Ansys optiSLang system AI builds meta-models to predict the full range of system behavior based on a small number of full-accuracy simulation runs.
System optimization AI is the oldest type of AI implementation in EDA, with mature tools like Ansys optiSLang on the market since before 2019 and more recent entries from Synopsys (3DSO.ai) and Cadence (Optimality).
At a level below the system perspective, AI can also be applied to individual tools or processes in the design flow with the goal of improving their run-time, memory usage, or quality of results. When looking at individual AI-enhanced EDA tools, one of the most important distinctions is between AI implemented outside the tool and AI implemented inside the tool.

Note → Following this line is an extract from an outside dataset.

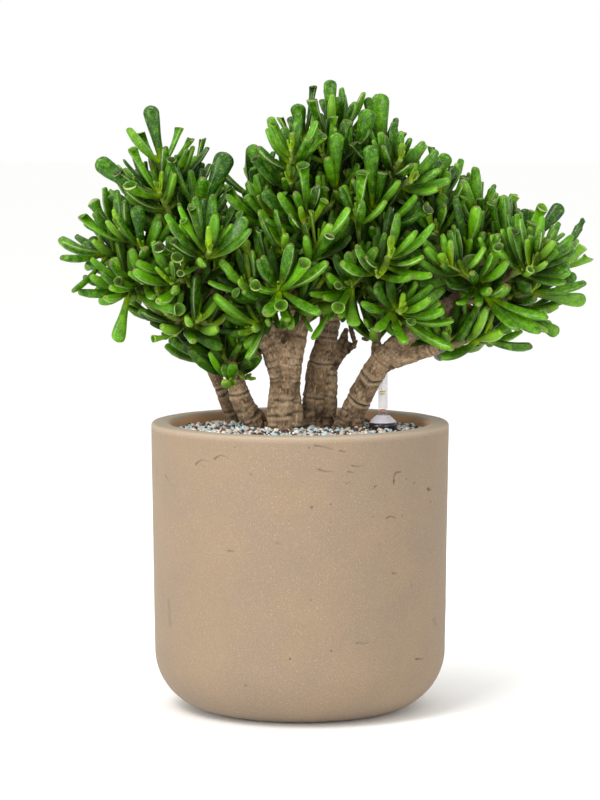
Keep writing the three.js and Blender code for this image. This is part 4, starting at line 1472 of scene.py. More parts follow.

The AI-outside approach is essentially an auxiliary AI wrapper that seeks to drive the EDA tool to better results by sweeping input parameter values and through guided exploration of the result space – but the core algorithms in the tool remain unchanged. A clear indication of this style of AI is that any of the AI-derived results can also be obtained through a traditional non-AI execution of the tool with the same input parameter settings.
AI-outside tries to find better values for input parameters that will drive the tool to better results. AI-inside upgrades the actual core algorithms to operate with AI insights and techniques.
Both Cadence (Cerebrus, InsightAI, etc.) and Synopsys (DSO.ai, VSO.ai, etc.) have opted mainly for AI outside their core tools, sometimes called top-down AI. An advantage of this approach is that it can quickly be replicated across a full range of tools because it is fairly generic and does not require any changes to the sensitive core algorithms inside a tool, like the router or the placer. Its value lies in quickly finding the best possible result that the tool can deliver. The tool itself is unchanged and was always capable of these results. AI-outside simply resolves the practical problem of driving these extremely complex EDA tools to a good result but, on the downside, it doesn’t actually make the tool itself any faster or any better. This severely limits the scope of benefits that AI-outside can provide. You quickly hit a ceiling where the results match those that an experienced engineer could already achieve. And that’s all the benefit you can ever get from an AI driving an essentially unchanged tool.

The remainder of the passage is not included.